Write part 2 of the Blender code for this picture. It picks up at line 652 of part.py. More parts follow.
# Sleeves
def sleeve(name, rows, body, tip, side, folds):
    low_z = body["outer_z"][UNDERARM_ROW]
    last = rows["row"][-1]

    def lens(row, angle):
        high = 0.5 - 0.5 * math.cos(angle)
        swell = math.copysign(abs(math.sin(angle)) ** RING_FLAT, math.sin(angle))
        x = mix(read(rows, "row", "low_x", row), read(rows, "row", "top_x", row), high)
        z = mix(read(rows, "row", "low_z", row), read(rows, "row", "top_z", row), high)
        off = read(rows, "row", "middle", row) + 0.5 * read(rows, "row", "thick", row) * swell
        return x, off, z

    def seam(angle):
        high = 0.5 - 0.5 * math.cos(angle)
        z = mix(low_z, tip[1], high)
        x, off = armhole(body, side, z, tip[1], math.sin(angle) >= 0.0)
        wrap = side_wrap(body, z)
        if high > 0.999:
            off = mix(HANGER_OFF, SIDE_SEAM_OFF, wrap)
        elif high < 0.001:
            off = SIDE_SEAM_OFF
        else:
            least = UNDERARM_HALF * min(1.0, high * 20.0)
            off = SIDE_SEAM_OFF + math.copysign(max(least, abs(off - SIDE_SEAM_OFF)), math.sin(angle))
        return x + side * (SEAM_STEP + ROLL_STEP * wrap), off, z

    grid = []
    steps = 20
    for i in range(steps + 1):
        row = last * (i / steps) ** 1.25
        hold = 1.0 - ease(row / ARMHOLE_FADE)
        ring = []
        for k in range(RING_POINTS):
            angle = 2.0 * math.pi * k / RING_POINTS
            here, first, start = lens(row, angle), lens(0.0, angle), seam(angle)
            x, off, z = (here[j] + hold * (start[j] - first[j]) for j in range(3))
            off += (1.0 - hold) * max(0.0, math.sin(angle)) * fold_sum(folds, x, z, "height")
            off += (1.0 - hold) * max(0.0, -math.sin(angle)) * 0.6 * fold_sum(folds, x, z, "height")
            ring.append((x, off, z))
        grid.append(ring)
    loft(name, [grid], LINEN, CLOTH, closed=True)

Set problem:
Give the listing again, word for word.

Exercise output:
Write part 2 of the Blender code for this picture. It picks up at line 652 of part.py. More parts follow.
# Sleeves
def sleeve(name, rows, body, tip, side, folds):
    low_z = body["outer_z"][UNDERARM_ROW]
    last = rows["row"][-1]

    def lens(row, angle):
        high = 0.5 - 0.5 * math.cos(angle)
        swell = math.copysign(abs(math.sin(angle)) ** RING_FLAT, math.sin(angle))
        x = mix(read(rows, "row", "low_x", row), read(rows, "row", "top_x", row), high)
        z = mix(read(rows, "row", "low_z", row), read(rows, "row", "top_z", row), high)
        off = read(rows, "row", "middle", row) + 0.5 * read(rows, "row", "thick", row) * swell
        return x, off, z

    def seam(angle):
        high = 0.5 - 0.5 * math.cos(angle)
        z = mix(low_z, tip[1], high)
        x, off = armhole(body, side, z, tip[1], math.sin(angle) >= 0.0)
        wrap = side_wrap(body, z)
        if high > 0.999:
            off = mix(HANGER_OFF, SIDE_SEAM_OFF, wrap)
        elif high < 0.001:
            off = SIDE_SEAM_OFF
        else:
            least = UNDERARM_HALF * min(1.0, high * 20.0)
            off = SIDE_SEAM_OFF + math.copysign(max(least, abs(off - SIDE_SEAM_OFF)), math.sin(angle))
        return x + side * (SEAM_STEP + ROLL_STEP * wrap), off, z

    grid = []
    steps = 20
    for i in range(steps + 1):
        row = last * (i / steps) ** 1.25
        hold = 1.0 - ease(row / ARMHOLE_FADE)
        ring = []
        for k in range(RING_POINTS):
            angle = 2.0 * math.pi * k / RING_POINTS
            here, first, start = lens(row, angle), lens(0.0, angle), seam(angle)
            x, off, z = (here[j] + hold * (start[j] - first[j]) for j in range(3))
            off += (1.0 - hold) * max(0.0, math.sin(angle)) * fold_sum(folds, x, z, "height")
            off += (1.0 - hold) * max(0.0, -math.sin(angle)) * 0.6 * fold_sum(folds, x, z, "height")
            ring.append((x, off, z))
        grid.append(ring)
    loft(name, [grid], LINEN, CLOTH, closed=True)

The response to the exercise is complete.